___ RECORD LIST ___
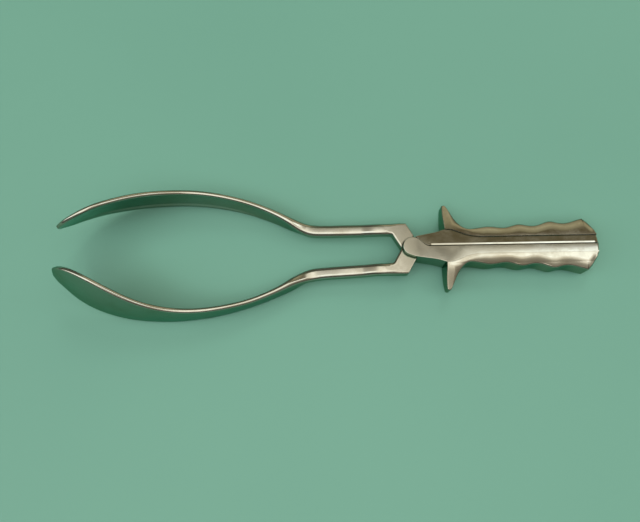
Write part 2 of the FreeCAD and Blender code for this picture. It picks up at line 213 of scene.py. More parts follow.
___
___ RECORD LIST ___
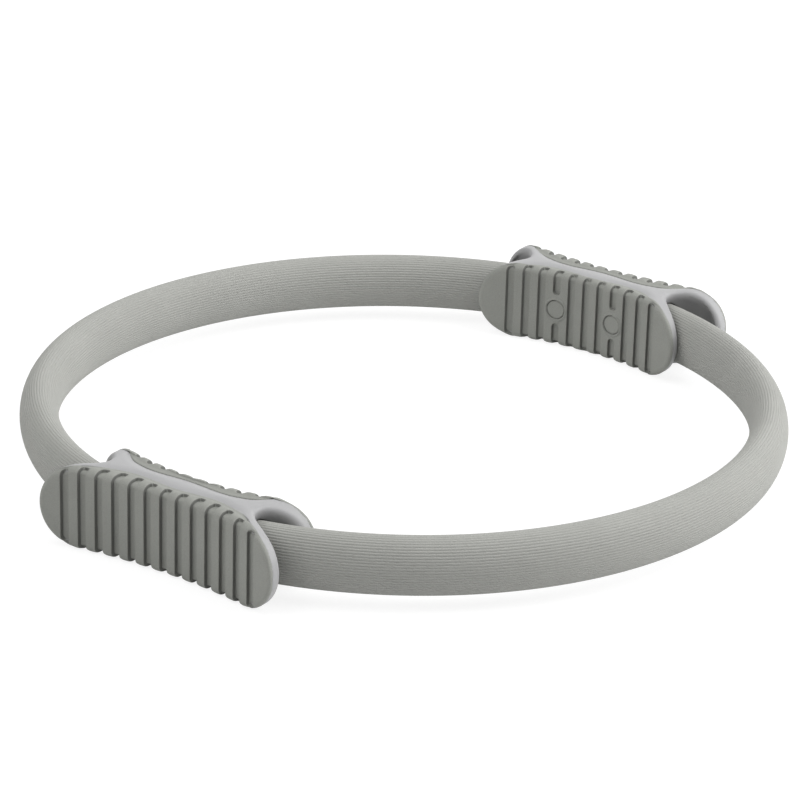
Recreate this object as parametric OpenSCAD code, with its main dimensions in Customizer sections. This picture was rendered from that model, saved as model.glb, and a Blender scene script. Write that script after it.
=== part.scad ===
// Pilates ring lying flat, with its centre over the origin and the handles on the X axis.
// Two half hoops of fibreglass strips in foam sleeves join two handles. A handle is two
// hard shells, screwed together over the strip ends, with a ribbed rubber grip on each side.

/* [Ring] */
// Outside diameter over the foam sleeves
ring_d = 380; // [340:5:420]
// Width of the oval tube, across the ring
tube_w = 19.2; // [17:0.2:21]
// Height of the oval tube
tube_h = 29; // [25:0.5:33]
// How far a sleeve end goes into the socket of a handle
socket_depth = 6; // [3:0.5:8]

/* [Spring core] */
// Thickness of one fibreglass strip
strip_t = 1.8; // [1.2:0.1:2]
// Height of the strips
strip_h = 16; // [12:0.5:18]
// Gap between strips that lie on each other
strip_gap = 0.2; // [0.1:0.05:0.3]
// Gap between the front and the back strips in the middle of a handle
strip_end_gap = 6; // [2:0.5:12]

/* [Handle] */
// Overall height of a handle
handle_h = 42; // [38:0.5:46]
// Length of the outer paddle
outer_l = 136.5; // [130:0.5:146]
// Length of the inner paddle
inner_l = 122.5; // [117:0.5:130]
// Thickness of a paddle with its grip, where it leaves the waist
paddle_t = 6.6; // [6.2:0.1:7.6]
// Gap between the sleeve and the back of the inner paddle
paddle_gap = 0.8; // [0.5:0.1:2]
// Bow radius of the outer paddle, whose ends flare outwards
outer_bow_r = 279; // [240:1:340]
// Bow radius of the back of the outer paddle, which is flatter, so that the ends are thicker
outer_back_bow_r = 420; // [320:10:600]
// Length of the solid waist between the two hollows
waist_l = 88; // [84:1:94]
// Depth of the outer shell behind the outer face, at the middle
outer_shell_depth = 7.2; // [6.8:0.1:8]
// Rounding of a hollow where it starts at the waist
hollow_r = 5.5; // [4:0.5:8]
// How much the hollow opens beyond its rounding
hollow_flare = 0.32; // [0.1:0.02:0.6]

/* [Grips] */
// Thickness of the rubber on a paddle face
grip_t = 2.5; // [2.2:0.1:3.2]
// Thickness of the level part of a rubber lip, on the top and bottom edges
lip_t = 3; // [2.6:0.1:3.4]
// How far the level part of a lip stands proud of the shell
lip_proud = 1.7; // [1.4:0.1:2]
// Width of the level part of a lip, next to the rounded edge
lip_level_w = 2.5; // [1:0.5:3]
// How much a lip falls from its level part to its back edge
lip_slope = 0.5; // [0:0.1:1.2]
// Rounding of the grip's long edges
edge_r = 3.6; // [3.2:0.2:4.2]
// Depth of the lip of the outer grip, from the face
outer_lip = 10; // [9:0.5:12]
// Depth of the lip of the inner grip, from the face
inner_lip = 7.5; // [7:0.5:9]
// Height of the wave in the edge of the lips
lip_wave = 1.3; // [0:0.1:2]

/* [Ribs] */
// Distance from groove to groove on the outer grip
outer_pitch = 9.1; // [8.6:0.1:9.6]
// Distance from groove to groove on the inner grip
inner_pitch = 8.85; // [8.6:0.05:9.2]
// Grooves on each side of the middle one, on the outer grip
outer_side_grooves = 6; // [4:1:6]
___
EXERCISE GOAL: Exact duplication is required for the lines above, from the line that contains "Recreate this object" to the line that contains "strip_end_gap = 6; // [2:0.5:12]", inclusive; omit all others.

THE OUTPUT:
Recreate this object as parametric OpenSCAD code, with its main dimensions in Customizer sections. This picture was rendered from that model, saved as model.glb, and a Blender scene script. Write that script after it.
=== part.scad ===
// Pilates ring lying flat, with its centre over the origin and the handles on the X axis.
// Two half hoops of fibreglass strips in foam sleeves join two handles. A handle is two
// hard shells, screwed together over the strip ends, with a ribbed rubber grip on each side.

/* [Ring] */
// Outside diameter over the foam sleeves
ring_d = 380; // [340:5:420]
// Width of the oval tube, across the ring
tube_w = 19.2; // [17:0.2:21]
// Height of the oval tube
tube_h = 29; // [25:0.5:33]
// How far a sleeve end goes into the socket of a handle
socket_depth = 6; // [3:0.5:8]

/* [Spring core] */
// Thickness of one fibreglass strip
strip_t = 1.8; // [1.2:0.1:2]
// Height of the strips
strip_h = 16; // [12:0.5:18]
// Gap between strips that lie on each other
strip_gap = 0.2; // [0.1:0.05:0.3]
// Gap between the front and the back strips in the middle of a handle
strip_end_gap = 6; // [2:0.5:12]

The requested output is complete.